Task
Could you extract every entry below and reproduce it exactly?

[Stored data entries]
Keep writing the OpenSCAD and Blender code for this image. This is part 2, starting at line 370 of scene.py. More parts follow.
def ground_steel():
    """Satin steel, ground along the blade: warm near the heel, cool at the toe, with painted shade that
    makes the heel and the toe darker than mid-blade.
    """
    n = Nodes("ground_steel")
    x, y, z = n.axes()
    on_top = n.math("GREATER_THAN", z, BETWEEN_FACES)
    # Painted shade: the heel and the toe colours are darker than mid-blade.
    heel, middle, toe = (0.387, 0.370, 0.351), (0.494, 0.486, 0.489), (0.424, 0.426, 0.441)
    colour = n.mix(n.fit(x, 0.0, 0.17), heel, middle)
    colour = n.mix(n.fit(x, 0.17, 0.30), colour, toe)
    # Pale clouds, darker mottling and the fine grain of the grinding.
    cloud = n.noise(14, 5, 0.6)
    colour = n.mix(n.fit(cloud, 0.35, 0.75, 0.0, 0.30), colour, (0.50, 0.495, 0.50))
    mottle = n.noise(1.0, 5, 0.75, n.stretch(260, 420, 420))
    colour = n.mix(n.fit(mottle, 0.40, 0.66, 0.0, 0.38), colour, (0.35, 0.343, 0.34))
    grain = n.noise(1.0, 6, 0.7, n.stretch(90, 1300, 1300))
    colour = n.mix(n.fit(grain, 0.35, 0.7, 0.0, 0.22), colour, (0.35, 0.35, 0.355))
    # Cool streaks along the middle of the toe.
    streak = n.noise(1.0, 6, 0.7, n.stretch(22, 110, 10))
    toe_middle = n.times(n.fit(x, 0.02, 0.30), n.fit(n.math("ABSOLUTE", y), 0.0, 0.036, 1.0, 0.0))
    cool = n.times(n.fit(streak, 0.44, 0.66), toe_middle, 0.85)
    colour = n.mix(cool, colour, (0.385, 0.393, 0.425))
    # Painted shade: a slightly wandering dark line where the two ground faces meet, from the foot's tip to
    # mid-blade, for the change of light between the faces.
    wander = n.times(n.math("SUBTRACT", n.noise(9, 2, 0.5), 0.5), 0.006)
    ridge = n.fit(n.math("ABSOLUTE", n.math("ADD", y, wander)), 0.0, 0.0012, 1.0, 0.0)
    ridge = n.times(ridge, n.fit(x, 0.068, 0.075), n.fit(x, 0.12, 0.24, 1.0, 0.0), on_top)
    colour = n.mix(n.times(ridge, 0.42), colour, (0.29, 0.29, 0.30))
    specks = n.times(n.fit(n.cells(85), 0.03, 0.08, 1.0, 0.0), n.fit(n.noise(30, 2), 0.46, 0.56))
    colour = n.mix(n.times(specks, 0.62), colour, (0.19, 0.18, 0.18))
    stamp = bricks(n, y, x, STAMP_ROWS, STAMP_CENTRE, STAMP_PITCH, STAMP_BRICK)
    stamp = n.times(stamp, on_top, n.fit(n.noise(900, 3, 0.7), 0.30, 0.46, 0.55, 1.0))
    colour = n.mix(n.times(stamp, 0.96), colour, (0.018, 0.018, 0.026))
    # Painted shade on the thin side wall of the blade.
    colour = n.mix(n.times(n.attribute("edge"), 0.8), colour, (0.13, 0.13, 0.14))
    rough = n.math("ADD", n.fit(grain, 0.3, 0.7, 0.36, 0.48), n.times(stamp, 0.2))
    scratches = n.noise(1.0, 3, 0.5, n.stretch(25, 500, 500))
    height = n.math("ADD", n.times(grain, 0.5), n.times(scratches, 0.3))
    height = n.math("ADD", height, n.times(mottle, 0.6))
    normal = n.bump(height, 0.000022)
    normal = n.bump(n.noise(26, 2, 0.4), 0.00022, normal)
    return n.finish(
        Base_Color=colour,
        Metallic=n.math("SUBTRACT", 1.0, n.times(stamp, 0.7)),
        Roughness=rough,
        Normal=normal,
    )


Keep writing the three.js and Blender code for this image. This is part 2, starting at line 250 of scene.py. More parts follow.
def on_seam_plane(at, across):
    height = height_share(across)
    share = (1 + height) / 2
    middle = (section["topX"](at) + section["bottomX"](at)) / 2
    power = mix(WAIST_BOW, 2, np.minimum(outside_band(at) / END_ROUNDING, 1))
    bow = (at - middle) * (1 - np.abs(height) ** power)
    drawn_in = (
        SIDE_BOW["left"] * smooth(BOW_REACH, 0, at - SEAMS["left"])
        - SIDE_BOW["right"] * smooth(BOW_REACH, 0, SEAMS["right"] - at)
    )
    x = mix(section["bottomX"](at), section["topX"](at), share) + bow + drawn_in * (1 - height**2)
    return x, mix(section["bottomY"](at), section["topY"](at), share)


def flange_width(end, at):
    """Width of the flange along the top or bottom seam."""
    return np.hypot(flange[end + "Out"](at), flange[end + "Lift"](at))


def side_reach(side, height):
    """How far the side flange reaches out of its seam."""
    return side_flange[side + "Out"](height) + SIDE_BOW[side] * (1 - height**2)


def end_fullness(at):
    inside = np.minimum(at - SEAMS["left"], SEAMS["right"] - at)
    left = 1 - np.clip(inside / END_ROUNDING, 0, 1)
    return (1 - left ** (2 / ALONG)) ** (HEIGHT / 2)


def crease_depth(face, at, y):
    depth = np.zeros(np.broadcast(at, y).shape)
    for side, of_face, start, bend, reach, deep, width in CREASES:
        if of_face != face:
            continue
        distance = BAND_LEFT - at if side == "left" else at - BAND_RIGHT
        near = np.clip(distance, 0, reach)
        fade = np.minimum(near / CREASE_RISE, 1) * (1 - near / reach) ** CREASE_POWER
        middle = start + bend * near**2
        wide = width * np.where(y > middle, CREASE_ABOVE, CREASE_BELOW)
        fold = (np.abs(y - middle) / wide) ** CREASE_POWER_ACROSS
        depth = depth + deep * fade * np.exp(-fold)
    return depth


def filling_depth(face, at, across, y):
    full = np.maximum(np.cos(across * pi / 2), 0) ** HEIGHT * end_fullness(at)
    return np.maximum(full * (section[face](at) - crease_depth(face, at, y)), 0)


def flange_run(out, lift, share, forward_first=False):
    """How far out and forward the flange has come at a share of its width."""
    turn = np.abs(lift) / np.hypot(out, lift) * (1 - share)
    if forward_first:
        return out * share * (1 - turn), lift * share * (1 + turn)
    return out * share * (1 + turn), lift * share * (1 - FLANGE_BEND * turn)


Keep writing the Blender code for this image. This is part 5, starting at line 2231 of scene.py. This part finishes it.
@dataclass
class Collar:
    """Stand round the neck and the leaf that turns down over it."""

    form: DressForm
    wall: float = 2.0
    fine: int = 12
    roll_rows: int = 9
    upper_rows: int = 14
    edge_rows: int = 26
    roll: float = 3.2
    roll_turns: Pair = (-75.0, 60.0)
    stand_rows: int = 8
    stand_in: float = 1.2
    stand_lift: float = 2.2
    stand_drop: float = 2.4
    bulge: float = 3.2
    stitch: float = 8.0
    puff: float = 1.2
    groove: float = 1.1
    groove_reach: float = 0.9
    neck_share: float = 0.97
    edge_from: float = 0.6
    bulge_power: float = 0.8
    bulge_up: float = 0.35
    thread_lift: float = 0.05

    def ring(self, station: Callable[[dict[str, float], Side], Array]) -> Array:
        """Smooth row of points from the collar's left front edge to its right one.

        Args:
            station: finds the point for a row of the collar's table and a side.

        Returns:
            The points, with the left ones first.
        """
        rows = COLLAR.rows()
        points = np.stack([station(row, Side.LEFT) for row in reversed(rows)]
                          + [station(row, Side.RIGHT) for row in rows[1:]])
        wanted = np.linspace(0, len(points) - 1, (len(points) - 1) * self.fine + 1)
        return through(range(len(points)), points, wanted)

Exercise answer
Keep writing the OpenSCAD and Blender code for this image. This is part 2, starting at line 370 of scene.py. More parts follow.
def ground_steel():
    """Satin steel, ground along the blade: warm near the heel, cool at the toe, with painted shade that
    makes the heel and the toe darker than mid-blade.
    """
    n = Nodes("ground_steel")
    x, y, z = n.axes()
    on_top = n.math("GREATER_THAN", z, BETWEEN_FACES)
    # Painted shade: the heel and the toe colours are darker than mid-blade.
    heel, middle, toe = (0.387, 0.370, 0.351), (0.494, 0.486, 0.489), (0.424, 0.426, 0.441)
    colour = n.mix(n.fit(x, 0.0, 0.17), heel, middle)
    colour = n.mix(n.fit(x, 0.17, 0.30), colour, toe)
    # Pale clouds, darker mottling and the fine grain of the grinding.
    cloud = n.noise(14, 5, 0.6)
    colour = n.mix(n.fit(cloud, 0.35, 0.75, 0.0, 0.30), colour, (0.50, 0.495, 0.50))
    mottle = n.noise(1.0, 5, 0.75, n.stretch(260, 420, 420))
    colour = n.mix(n.fit(mottle, 0.40, 0.66, 0.0, 0.38), colour, (0.35, 0.343, 0.34))
    grain = n.noise(1.0, 6, 0.7, n.stretch(90, 1300, 1300))
    colour = n.mix(n.fit(grain, 0.35, 0.7, 0.0, 0.22), colour, (0.35, 0.35, 0.355))
    # Cool streaks along the middle of the toe.
    streak = n.noise(1.0, 6, 0.7, n.stretch(22, 110, 10))
    toe_middle = n.times(n.fit(x, 0.02, 0.30), n.fit(n.math("ABSOLUTE", y), 0.0, 0.036, 1.0, 0.0))
    cool = n.times(n.fit(streak, 0.44, 0.66), toe_middle, 0.85)
    colour = n.mix(cool, colour, (0.385, 0.393, 0.425))
    # Painted shade: a slightly wandering dark line where the two ground faces meet, from the foot's tip to
    # mid-blade, for the change of light between the faces.
    wander = n.times(n.math("SUBTRACT", n.noise(9, 2, 0.5), 0.5), 0.006)
    ridge = n.fit(n.math("ABSOLUTE", n.math("ADD", y, wander)), 0.0, 0.0012, 1.0, 0.0)
    ridge = n.times(ridge, n.fit(x, 0.068, 0.075), n.fit(x, 0.12, 0.24, 1.0, 0.0), on_top)
    colour = n.mix(n.times(ridge, 0.42), colour, (0.29, 0.29, 0.30))
    specks = n.times(n.fit(n.cells(85), 0.03, 0.08, 1.0, 0.0), n.fit(n.noise(30, 2), 0.46, 0.56))
    colour = n.mix(n.times(specks, 0.62), colour, (0.19, 0.18, 0.18))
    stamp = bricks(n, y, x, STAMP_ROWS, STAMP_CENTRE, STAMP_PITCH, STAMP_BRICK)
    stamp = n.times(stamp, on_top, n.fit(n.noise(900, 3, 0.7), 0.30, 0.46, 0.55, 1.0))
    colour = n.mix(n.times(stamp, 0.96), colour, (0.018, 0.018, 0.026))
    # Painted shade on the thin side wall of the blade.
    colour = n.mix(n.times(n.attribute("edge"), 0.8), colour, (0.13, 0.13, 0.14))
    rough = n.math("ADD", n.fit(grain, 0.3, 0.7, 0.36, 0.48), n.times(stamp, 0.2))
    scratches = n.noise(1.0, 3, 0.5, n.stretch(25, 500, 500))
    height = n.math("ADD", n.times(grain, 0.5), n.times(scratches, 0.3))
    height = n.math("ADD", height, n.times(mottle, 0.6))
    normal = n.bump(height, 0.000022)
    normal = n.bump(n.noise(26, 2, 0.4), 0.00022, normal)
    return n.finish(
        Base_Color=colour,
        Metallic=n.math("SUBTRACT", 1.0, n.times(stamp, 0.7)),
        Roughness=rough,
        Normal=normal,
    )


Keep writing the three.js and Blender code for this image. This is part 2, starting at line 250 of scene.py. More parts follow.
def on_seam_plane(at, across):
    height = height_share(across)
    share = (1 + height) / 2
    middle = (section["topX"](at) + section["bottomX"](at)) / 2
    power = mix(WAIST_BOW, 2, np.minimum(outside_band(at) / END_ROUNDING, 1))
    bow = (at - middle) * (1 - np.abs(height) ** power)
    drawn_in = (
        SIDE_BOW["left"] * smooth(BOW_REACH, 0, at - SEAMS["left"])
        - SIDE_BOW["right"] * smooth(BOW_REACH, 0, SEAMS["right"] - at)
    )
    x = mix(section["bottomX"](at), section["topX"](at), share) + bow + drawn_in * (1 - height**2)
    return x, mix(section["bottomY"](at), section["topY"](at), share)


def flange_width(end, at):
    """Width of the flange along the top or bottom seam."""
    return np.hypot(flange[end + "Out"](at), flange[end + "Lift"](at))


def side_reach(side, height):
    """How far the side flange reaches out of its seam."""
    return side_flange[side + "Out"](height) + SIDE_BOW[side] * (1 - height**2)


def end_fullness(at):
    inside = np.minimum(at - SEAMS["left"], SEAMS["right"] - at)
    left = 1 - np.clip(inside / END_ROUNDING, 0, 1)
    return (1 - left ** (2 / ALONG)) ** (HEIGHT / 2)


def crease_depth(face, at, y):
    depth = np.zeros(np.broadcast(at, y).shape)
    for side, of_face, start, bend, reach, deep, width in CREASES:
        if of_face != face:
            continue
        distance = BAND_LEFT - at if side == "left" else at - BAND_RIGHT
        near = np.clip(distance, 0, reach)
        fade = np.minimum(near / CREASE_RISE, 1) * (1 - near / reach) ** CREASE_POWER
        middle = start + bend * near**2
        wide = width * np.where(y > middle, CREASE_ABOVE, CREASE_BELOW)
        fold = (np.abs(y - middle) / wide) ** CREASE_POWER_ACROSS
        depth = depth + deep * fade * np.exp(-fold)
    return depth


def filling_depth(face, at, across, y):
    full = np.maximum(np.cos(across * pi / 2), 0) ** HEIGHT * end_fullness(at)
    return np.maximum(full * (section[face](at) - crease_depth(face, at, y)), 0)


def flange_run(out, lift, share, forward_first=False):
    """How far out and forward the flange has come at a share of its width."""
    turn = np.abs(lift) / np.hypot(out, lift) * (1 - share)
    if forward_first:
        return out * share * (1 - turn), lift * share * (1 + turn)
    return out * share * (1 + turn), lift * share * (1 - FLANGE_BEND * turn)


Keep writing the Blender code for this image. This is part 5, starting at line 2231 of scene.py. This part finishes it.
@dataclass
class Collar:
    """Stand round the neck and the leaf that turns down over it."""

    form: DressForm
    wall: float = 2.0
    fine: int = 12
    roll_rows: int = 9
    upper_rows: int = 14
    edge_rows: int = 26
    roll: float = 3.2
    roll_turns: Pair = (-75.0, 60.0)
    stand_rows: int = 8
    stand_in: float = 1.2
    stand_lift: float = 2.2
    stand_drop: float = 2.4
    bulge: float = 3.2
    stitch: float = 8.0
    puff: float = 1.2
    groove: float = 1.1
    groove_reach: float = 0.9
    neck_share: float = 0.97
    edge_from: float = 0.6
    bulge_power: float = 0.8
    bulge_up: float = 0.35
    thread_lift: float = 0.05

    def ring(self, station: Callable[[dict[str, float], Side], Array]) -> Array:
        """Smooth row of points from the collar's left front edge to its right one.

        Args:
            station: finds the point for a row of the collar's table and a side.

        Returns:
            The points, with the left ones first.
        """
        rows = COLLAR.rows()
        points = np.stack([station(row, Side.LEFT) for row in reversed(rows)]
                          + [station(row, Side.RIGHT) for row in rows[1:]])
        wanted = np.linspace(0, len(points) - 1, (len(points) - 1) * self.fine + 1)
        return through(range(len(points)), points, wanted)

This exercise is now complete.